Ce sont durant tout le long métrage des liens qui se font, se défont, se refont. Au cœur de ces recompositions affectives, deux personnages principaux féminins sont au centre : Sandra et Emilia qu’Alex rencontre lors d’une visite chez cette jeune femme médecin, avec laquelle il va nouer une relation amoureuse.

Carine Tardieu questionne les rapports humains dans des situations particulières avec bienveillance et humanité. Le film aborde une multitude de simples sujets familiers: le deuil, l’amour, la culpabilité, la maladresse, la générosité, le sacrifice, les sentiments impulsifs et la passivité, le rapport à la maternité et à la paternité, le couple et le célibat, la place des uns par rapport aux autres,… « Une vaste ode aux choses de la vie ». Ce film montre également un type de relation au cinéma: celui d’une solidarité amicale qui fonctionne à double sens.

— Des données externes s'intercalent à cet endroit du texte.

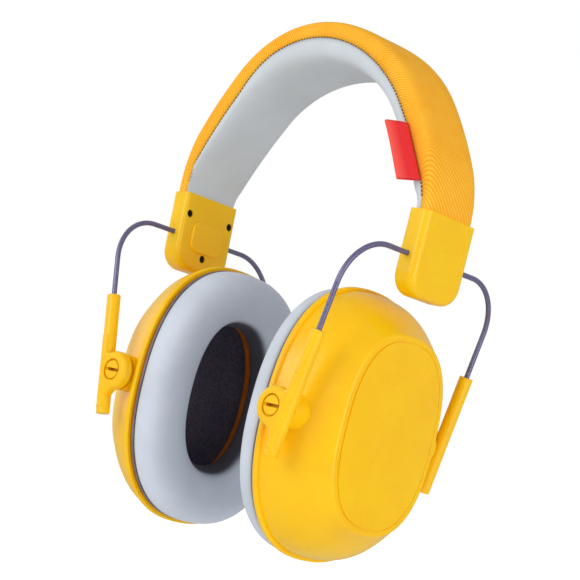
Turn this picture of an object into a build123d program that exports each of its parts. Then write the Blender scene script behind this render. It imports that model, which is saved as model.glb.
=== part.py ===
from build123d import *
import math
import os

# Earmuff hearing protector with a padded headband, wire arms and sliding, tilting cups.
# Millimetres and degrees. X runs across the head (right cup at +X), Y to the rear, Z up.
# The origin is the underside of the headband padding at the crown, where the head carries it.
# Each side is built as the right one, and the left one is its mirror image.

# Headband arch: the seam between cover and lining, as tangent arcs from the crown to the cap
crown_radius = 52.0
crown_angle = 53.0
flank_radius = 189.0
flank_angle = 63.4
shoulder_radius = 26.4
cap_lean = 2.5
band_width = 28.0
cover_rise_crown = 7.6
cover_rise_cap = 4.1
lining_puff_crown = 5.0
lining_puff_cap = 3.0
fabric_wall = 1.0
cover_edge_round = 3.1
lining_edge_round = 2.4
seam_gap = 0.2
soft_gap = 0.3
spring_width = 16.0
spring_wall = 1.0
spring_tail = 12.5
foam_setback = 2.0
inner_foam_round = 0.8
tab_width = 23.0
tab_length = 6.0

# Sewn-in side tag, a folded strip of woven ribbon, left bare
tag_width = 24.0
tag_length = 9.4
tag_wall = 0.9
tag_angle = 60.5
tag_swing = 22.0

# End caps: an outer shell and an inner cover, held by three screws
cap_width = 29.1
cap_outer_depth = 5.0
cap_inner_depth = 4.3
cap_above_wire = 16.5
cap_below_wire = 14.4
cap_corner_radius = 8.0
cap_outer_round = 3.0
cap_inner_round = 2.0
cap_wall = 1.4
cover_plate_wall = 1.6
pad_width = 17.0
pad_height = 12.5
pad_proud = 0.9
pad_corner_radius = 4.0
rib_spacing = 12.0
rib_wall = 1.6
screw_top_drop = 8.3
screw_side_inset = 3.2
screw_bottom_drop = 8.1
screw_head_radius = 1.5
screw_head_height = 1.0
screw_recess = 0.5
screw_shank_radius = 0.8
screw_length = 6.5
screw_boss_radius = 2.2

# Wire arms; the side gap is from the cup's rim to the middle of a leg
arm_side_gap = 2.4
wire_radius = 1.0
wire_clearance = 0.05
arm_bend_radius = 18.0
arm_lean = 11.6
wire_in_slider = 36.0

# Sliders; the drop is from the wire hole in the cap to the slider's top, along the leg,
# and the cup's tilt is from upright, positive with its top outwards
right_slider_drop = 35.7
left_slider_drop = 33.2
right_cup_tilt = 2.4
left_cup_tilt = -1.5
slider_radius = 2.6
slider_length = 46.5
slider_floor = 2.0
slider_end_round = 0.4
eye_radius = 7.3
eye_offset = 5.8
eye_depth = 30.3
eye_wall = 5.0
eye_face = 3.0
eye_edge_round = 1.75
web_width = 3.6
web_height = 29.0
web_upper_fillet = 1.6
web_lower_fillet = 5.0

# Split pivot studs moulded on the cup, which snap through the eyes
stud_radius = 3.2
stud_clearance = 0.05
stud_head_radius = 3.55
stud_head_height = 1.1
stud_slot_width = 1.2
stud_slot_depth = 3.6
recess_radius = 4.2
recess_depth = 1.2
eye_side_gap = 0.25
boss_radius = 6.9

# Cup outlines are superellipses: half width (Y), half height (Z), power and centre height
rim_place = -7.8
rim_half_width = 40.4
rim_half_height = 50.9
rim_power = 2.37
rim_drop = 0.5
flange_wall = 2.0
flange_step = 1.3
flange_round = 0.6
plate_place = 17.2
plate_half_width = 23.6
plate_half_height = 33.8
plate_power = 2.54
plate_drop = 0.0
plate_crown = 1.0
shoulder_width = 2.6
shoulder_drop = 0.3
shoulder_round = 1.6
side_bulge = 1.14
side_sharpness = 1.13
end_bulge = 2.43
end_sharpness = 0.72
shell_wall = 2.2
groove_width = 0.6
groove_depth = 0.5

# Seal plate, cushion and acoustic foam
seal_wall = 1.6
seal_inset = 1.8
spigot_wall = 1.5
spigot_depth = 3.0
fit_gap = 0.2
cushion_depth = 10.3
cushion_inset = 1.2
cushion_outer_round = 5.7
cushion_back_round = 1.5
cushion_inner_round = 4.5
ear_half_width = 19.4
ear_half_height = 30.1
ear_power = 2.3
ear_drop = 0.0
seal_hole_half_width = 16.8
seal_hole_half_height = 29.5
seal_hole_power = 2.1
seal_hole_drop = 0.8
foam_wall = 6.0
foam_base = 7.0
foam_gap = 1.6
oval_points = 20


# ---- Headband arch ----

def arch_arcs(rise_crown, rise_cap):
    # Centres and radii of the right-hand arcs of a curve that lies rise_crown above the seam
    # at the crown and rise_cap outside it at the cap, with the seam's own tangent angles.
    angles = [math.radians(a) for a in (crown_angle, flank_angle, 90 + cap_lean)]
    s = [math.sin(a) for a in angles]
    c = [math.cos(a) for a in angles]
    a11, a12, b1 = s[1] - s[0], s[2] - s[1], rise_cap * s[2] - rise_crown * s[0]
    a21, a22, b2 = c[1] - c[0], c[2] - c[1], rise_cap * c[2] - rise_crown * c[0]
    det = a11 * a22 - a12 * a21
    radii = [
        crown_radius + rise_crown,
        flank_radius + (b1 * a22 - a12 * b2) / det,
        shoulder_radius + (a11 * b2 - b1 * a21) / det,
    ]
    centres = [(0.0, lining_puff_crown - crown_radius)]
    for i in (1, 2):
        step = radii[i - 1] - radii[i]
        x, z = centres[-1]
        centres.append((x + step * s[i - 1], z + step * c[i - 1]))
    return angles, centres, radii


def arch_point(centre, radius, angle):
    return (centre[0] + radius * math.sin(angle), centre[1] + radius * math.cos(angle))


def arch_edges(rise_crown, rise_cap):
    # The whole curve from the left cap to the right one, in the XZ plane.
    angles, centres, radii = arch_arcs(rise_crown, rise_cap)
    right = [(centres[i], radii[i], angles[i - 1], angles[i]) for i in (1, 2)]
    left = [((-c[0], c[1]), r, -b, -a) for c, r, a, b in reversed(right)]
    crown = [(centres[0], radii[0], -angles[0], angles[0])]
    return [
        ThreePointArc(arch_point(c, r, a), arch_point(c, r, (a + b) / 2), arch_point(c, r, b))
        for c, r, a, b in left + crown + right
    ]


def arch_layer(outer, inner, width, rounding=0.0, round_outer=True):
    upper = arch_edges(*outer)
    lower = arch_edges(*inner)
    sides = [Line(upper[-1] @ 1, lower[-1] @ 1), Line(upper[0] @ 0, lower[0] @ 0)]
    layer = extrude(Plane.XZ * make_face(upper + lower + sides), width / 2, both=True)
    if rounding:
        radii = arch_arcs(*(outer if round_outer else inner))[2]
        long_edges = [
            e for e in layer.edges().filter_by(GeomType.CIRCLE)
            if any(abs(e.radius - r) < 1e-4 for r in radii)
        ]
        layer = fillet(long_edges, rounding)
    return layer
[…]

La mise en scène et les dialogues nous touchent, montrent l’évolution des sentiments et des émotions, révèlent les faiblesses mais aussi les moments lumineux de la vie, à travers ces personnages cabossés et tellement humains

Valeria Bruni-Tedeschi est magnifique dans un rôle qu’elle empoigne de tout son talent. Son personnage infuse une variété de nuances incroyable pour une des plus belles prestations de la comédienne. On lit toute la tristesse du monde sur le visage de Pio Marmaï dans un de ses meilleurs rôles qu’il sublime. Raphael Quenard et Vimala Pons changent des registres dans lesquels ils excellent habituellement et sont impressionnants. Concernant Raphaël Quenard, son expressivité débordante est ici canalisée au service de son personnage. Le film révèle également un tout jeune acteur, doté d’un naturel impressionnant, César Botti dans le rôle d’Elliot. Sa relation avec le personnage de Sandra est déchirante.

Film généreux, touchant, délicat, émouvant, vibrant, film qui montre la vie dans ce qu’elle a de plus beau et de plus triste à la fois, film qui dit l’humanisme bienveillant en décrivant les êtres humains tels qu’ils sont. « Il n’y a pas d’amour, il n’y a que des preuves d’amour » écrivait Pierre Reverdy. L’Attachement le démontre bien.